‘Mr. Bean’ Star Rowan Atkinson Feels ‘Duped’ by Electric Vehicles: Not the Environmental Panacea It Is Claimed to Be

LONDON, ENGLAND - JUNE 19: Rowan Atkinson attends the UK Premiere of "Man Vs Bee&quot
Dave J Hogan/Getty Images

British actor and automotive enthusiast Rowan Atkinson has expressed buyer’s remorse amid the left’s relentless push for electric vehicles, revealing in a new essay that as an early adopter, he feels “a little duped.”

Rowan Atkinson — who played Mr. Bean on the popular British TV series — penned an editorial for The Guardian on Saturday detailing his experience with EVs.  In the op-ed, he also criticized the British government’s proposal to ban the sale of new gas and diesel cars starting in 2030.

“Electric vehicles may be a bit soulless, but they’re wonderful mechanisms: fast, quiet and, until recently, very cheap to run,” he wrote. “But increasingly, I feel a little duped. When you start to drill into the facts, electric motoring doesn’t seem to be quite the environmental panacea it is claimed to be.”

He noted greenhouse gas emissions created in the production of an electric car were 70 percent higher than in the manufacturing of a gas car due to the use of lithium ion batteries.

“They’re absurdly heavy, huge amounts of energy are required to make them, and they are estimated to last only upwards of 10 years. It seems a perverse choice of hardware with which to lead the automobile’s fight against the climate crisis,” Atkinson wrote.
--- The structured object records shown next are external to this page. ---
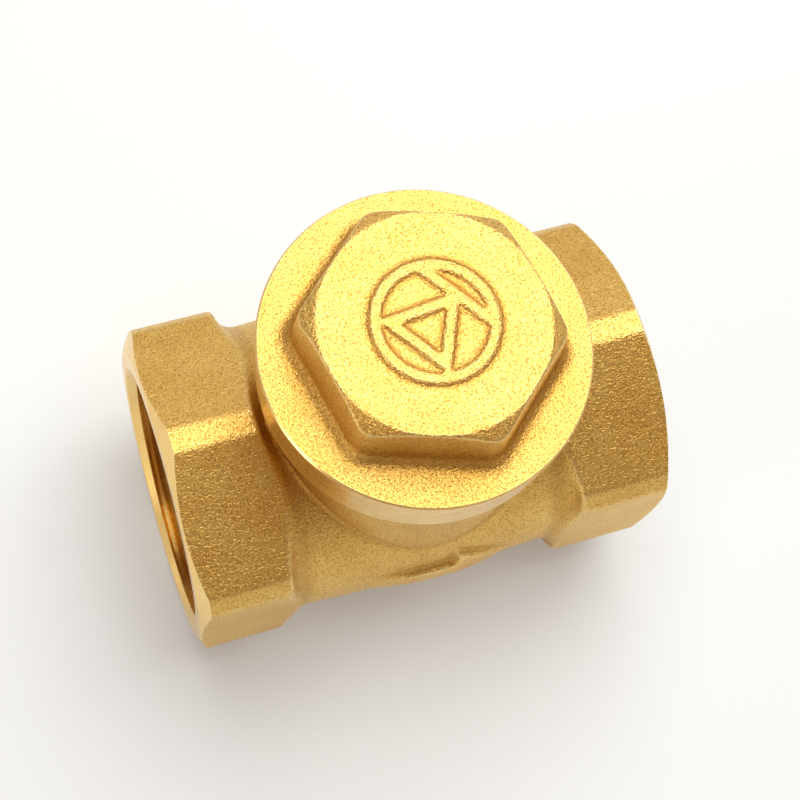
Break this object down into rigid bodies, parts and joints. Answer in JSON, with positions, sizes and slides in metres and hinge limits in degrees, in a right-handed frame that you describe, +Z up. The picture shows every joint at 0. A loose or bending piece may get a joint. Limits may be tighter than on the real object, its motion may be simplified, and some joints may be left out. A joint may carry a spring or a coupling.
{
  "type": "swing check valve",
  "caption": "Swing check valve with hexagonal female-threaded ends, a screwed hex-head bonnet and a hinged, rubber-faced disc that lets flow pass one way only.",
  "frame": {"origin": "centre of the valve, where the pipe axis and the bonnet's axis cross", "axes": "+X along the pipe with the flow, from the inlet to the outlet; +Z up the bonnet's axis; the flow arrow is on the -Y side"},
  "size_m": [0.0618, 0.0392, 0.0617],
  "materials": {
    "forged_brass": "shot-blasted forged brass, turned bright at the end faces and bores",
    "turned_brass": "turned brass with fine tool marks",
    "stainless_steel": "plain turned stainless steel",
    "seal_rubber": "matt black nitrile rubber",
    "gasket_white": "white PTFE"
  },
  "bodies": {
    "housing": {"body": "forged_brass", "hinge_pin": "stainless_steel"},
    "clapper": {"hanger_arm": "turned_brass"},
    "disc_pack": {"disc": "turned_brass", "disc_seal": "seal_rubber", "seal_retainer": "turned_brass", "disc_screw": "stainless_steel", "pivot_bush": "turned_brass", "disc_washer": "stainless_steel", "disc_nut": "stainless_steel"},
    "gasket": {"bonnet_gasket": "gasket_white"},
    "bonnet": {"bonnet": "forged_brass"}
  },
  "joints": [
    {"name": "clapper_swing", "type": "hinge", "parent": "housing", "child": "clapper", "pos_m": [-0.0085, 0, 0.01495], "axis": [0, -1, 0], "range_deg": [0, 60]},
    {"name": "disc_spin", "type": "hinge", "parent": "clapper", "child": "disc_pack", "pos_m": [-0.0041, 0, 0], "axis": [1, 0, 0], "continuous": true},
    {"name": "bonnet_lift", "type": "slide", "parent": "housing", "child": "gasket", "axis": [0, 0, 1], "range_m": [0, 0.01013]},
    {"name": "bonnet_turn", "type": "hinge", "parent": "gasket", "child": "bonnet", "pos_m": [0, 0, 0.0315], "axis": [0, 0, 1], "range_deg": [0, 2430]}
  ],
  "couplings": [
    {"joint": "bonnet_lift", "follows": "bonnet_turn", "m_per_rad": 0.00023873}
  ]
}
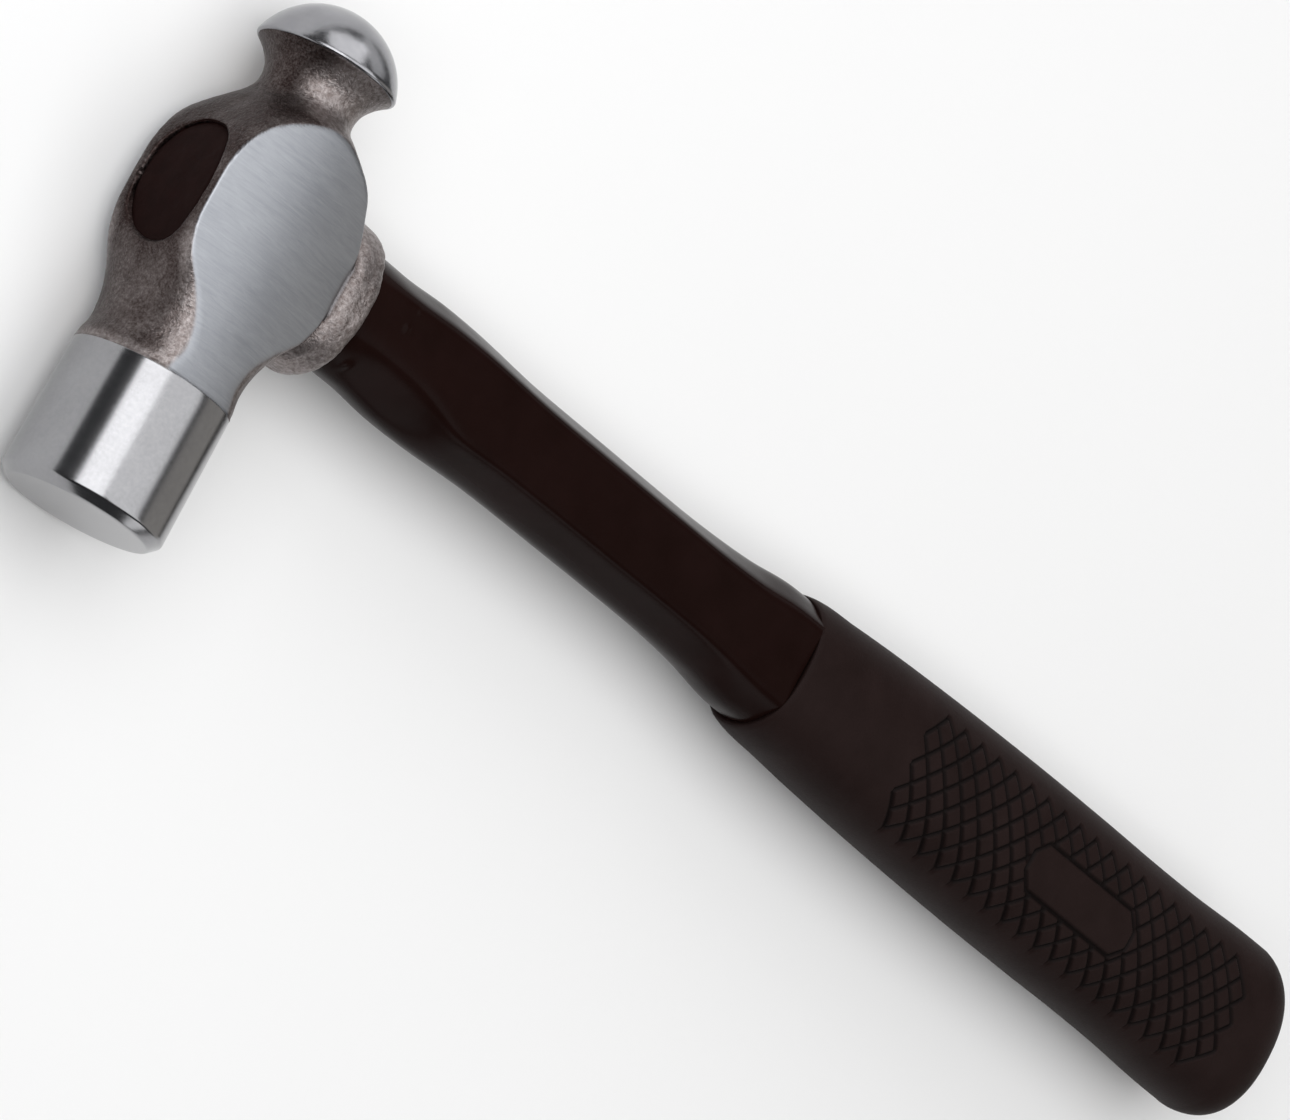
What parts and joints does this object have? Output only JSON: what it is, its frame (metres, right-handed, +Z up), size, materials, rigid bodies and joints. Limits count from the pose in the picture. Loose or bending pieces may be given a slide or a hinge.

The British government is planning to outlaw new gas and diesel vehicles by 2030.

“The problem with the initiative is that it seems to be based on conclusions drawn from only one part of a car’s operating life: what comes out of the exhaust pipe,” Atkinson wrote.

As Breitbart News reported, the Biden administration is aggressively pushing for consumer adoption of EVs, and has even proposed the U.S. military also start using them — with Energy Secretary Jennifer Granholm saying she wants to require the military to move to an all-electric vehicle fleet by 2030.